BTW, I thought it might have been Oberlin, but a google search just brought up stuff on its Safer Sex Night which used to have a Tent of Consent.
http://www.clevescene.com/2002-11-20/news/the-safety-dance/

Anonymous said...

Correction:

"According to Foundation for Individual Rights in Education (FIRE)"

Here's a more current link to the issue at Gettysburg

http://www.thefire.org/index.php/article/7035.html

Neighborhood Retail Alliance said...

What our friend Moneta didn't realize, because he is not as culturally sensitive as he thinks he is, is that "water buffalo" is an English version of the Yiddish "behaimer" (sorry for the poor translation). This is an uncomplimentary expression that is used on people of all races-after all it is centuries old and originates in areas that knew no black people at all.

Anonymous said...

I am deeply upset that "Water Buffalo" boy is Moneta.

How depressing. I wrote my last check in Jan. At least number one son was in Econ, so he didn't get too infected with the BS.
Kemp

Gary Packwood said...

Eric 9:21 AM
Eric you used the phrase The ACADEMY when discussing Duke.

The name traces back to Plato's school of philosophy, founded approximately 385 BC at Akademeia, a sanctuary of Athene, the goddess of wisdom, north of Athens.

There are very few universities in the USA that still use the phrase 'The Academy'.

Those who do use that phrase are looked upon as somewhat elitist and not especially friendly to students who are not studying the Liberal Arts.

If Harvard profs talked about "The Academy" folks would roll their eyes.

Did you hear that phrase when you were studying at Duke?

Anonymous said...

As I've said here before, Duke is not a passive "victim" in all this.

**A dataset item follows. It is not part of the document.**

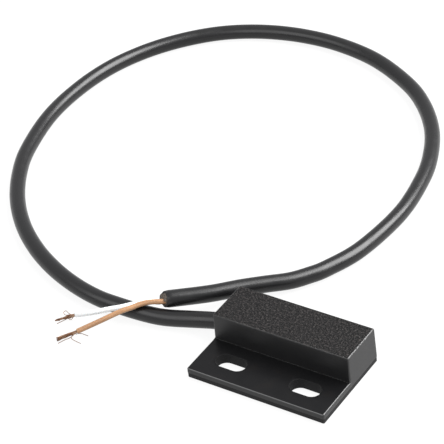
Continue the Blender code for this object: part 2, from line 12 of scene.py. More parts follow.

The faculty and admin is pervaded with the politically correct. It is NOT "Duke vs its detractors". Rather, it is "Duke at war with itself", a war that seems all but lost to the politically correct. The reaction of virtually ALL of Duke's faculty and administrators to the charges of rape (hostility towards the lacrosse team or silence) proves my point. Duke was already far gone BEFORE all of these unfortunate events.

Anonymous said...

Duke is at war with itself. How this plays out is entirely up to the Duke players. Once the charges are dismissed, most of us will be leaving Duke and Durham. Moving with KC and Bill to another cause. I am reminded of Santa Maria, Ca. The town made a lot of money on the trial,as they should. When the trial was over, everyone moved on.

Anonymous said...

Sort of related:

"A ‘Rebellious Daughter’ to Lead Harvard"

http://www.nytimes.com/2007/02/12/education/12harvard.html?em&ex=1171515600&en=d383bca13cde68d7&ei=5087%0A

The new Harvard president chaired Women's Studies at U Penn for four years.

Anonymous said...

Sheldon Hackney said of her:

"I have immense regard for her, as a scholar, a teacher and now as an administrator. She could take Harvard wherever it wants to go."